Genelle Spriggs of Spring Hill said her experience in Cassadaga was wonderful. "I believe Victor (her late husband) was there. I'm totally happy about the experience. It made me feel good."
Her friend Carol Fischer of Pinellas Park was also favorably impressed.
"I truly believe that table was being controlled by the spirits. There was no way it would have been controlled by hydraulics. There wasn't any pattern."
During the séance, Fischer made contact, she believes, with her grandfather.
"Joan (Piper) kept saying how sad he was and that he couldn't communicate. It was like thunder hitting me. I knew it was my mother's father. He was Puerto Rican and didn't speak English. It all made sense to me."
She felt her grandfather was rapping on the table beneath her fingers, she said.
"It was very unsettling. I was astonished," Fischer said.
Worth a return visit?
Dr. Kaye said he would go (to a séance) again.

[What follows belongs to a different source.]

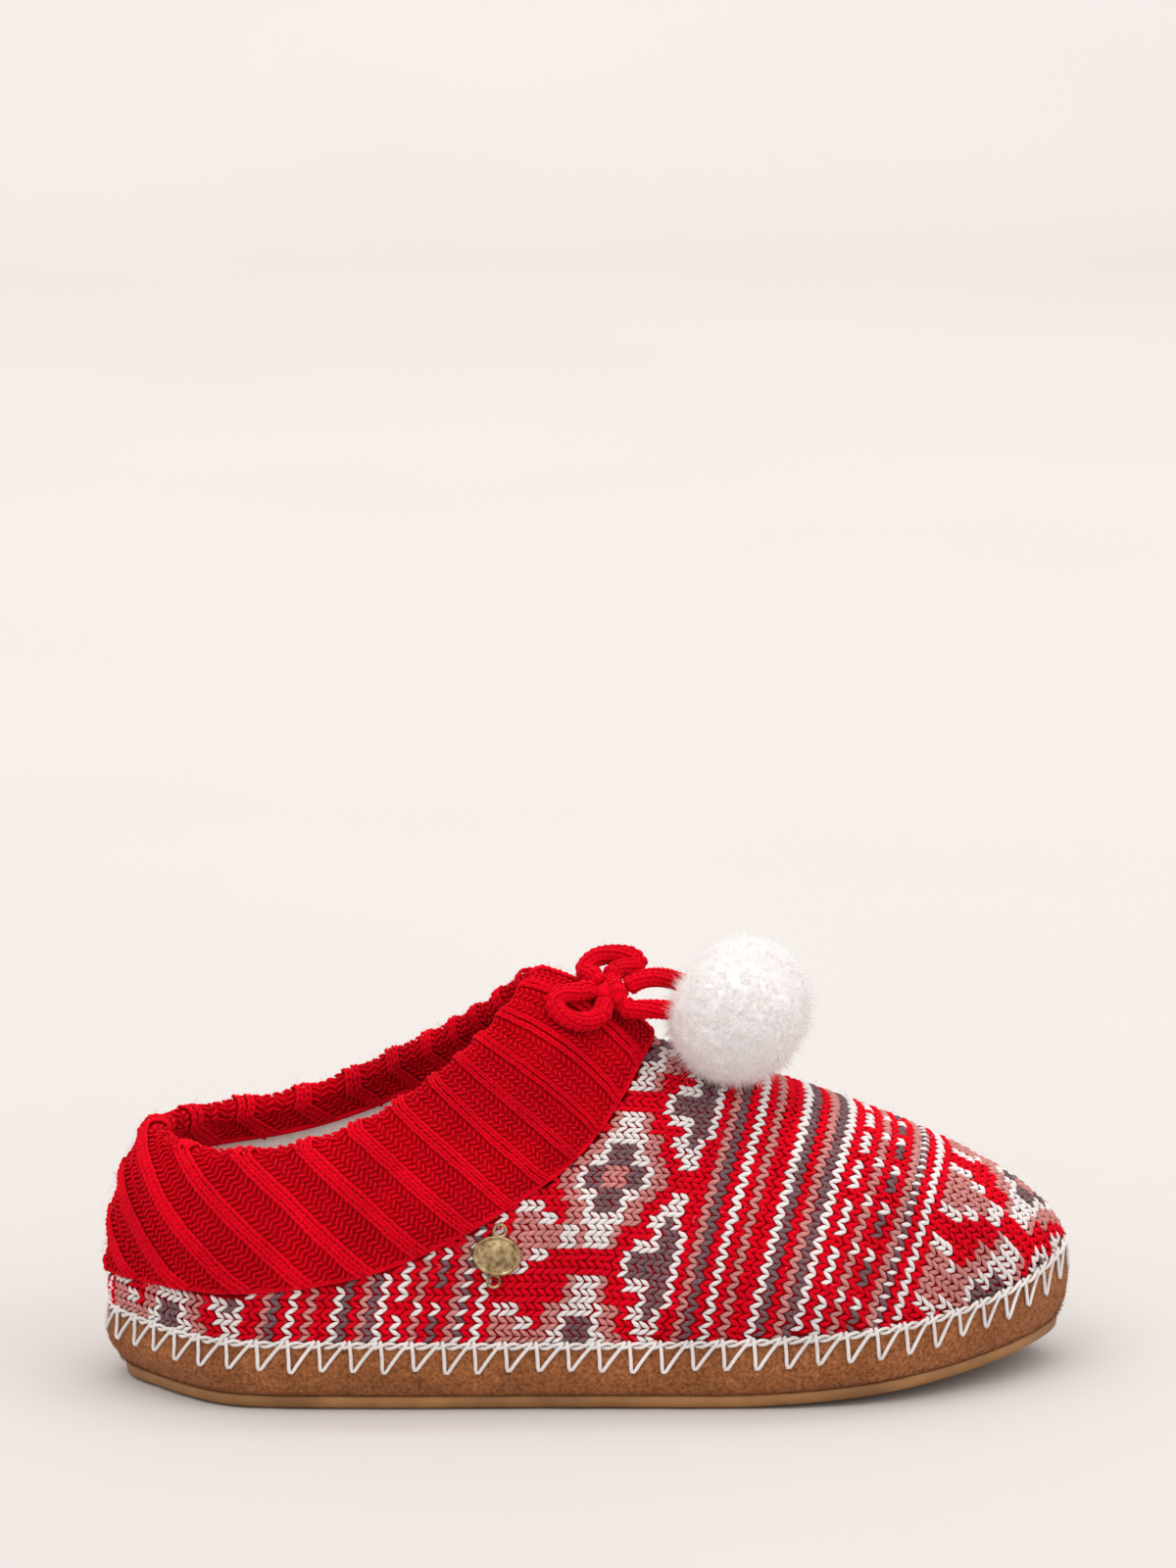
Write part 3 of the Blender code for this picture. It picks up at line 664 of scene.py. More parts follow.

"It was a very interesting experience," he said. "I learned to be more tolerant of other people's ideas. I didn't come away as critical as I was when I started. I think those running the show believe in
what they're doing."
His wife would go, as well.
"We still ask each other 'how did that table move?' " Shirley Kaye said. "I really don't know."
Spriggs and Fischer, who each had private readings with Piper the day after the séance, are up for another séance and trip to Cassadaga.
"I would go back, but not tomorrow," Fischer said. "To know your soul and energy goes on and that these people can be looking after you, is fascinating."
However, Fischer said, she didn't want to be preoccupied with the departed. "I'm willing to let things unfold naturally with an occasional visit."
You get what you need
Piper says people come to Cassadaga for different reasons. Many have lost a loved one and seek closure. Others want encouragement. Still others, simply look for a relaxing getaway from the stress of everyday life.
I was looking for an entertaining weekend, I told her.
"Oh," she laughed. "You came to have your spirits lifted."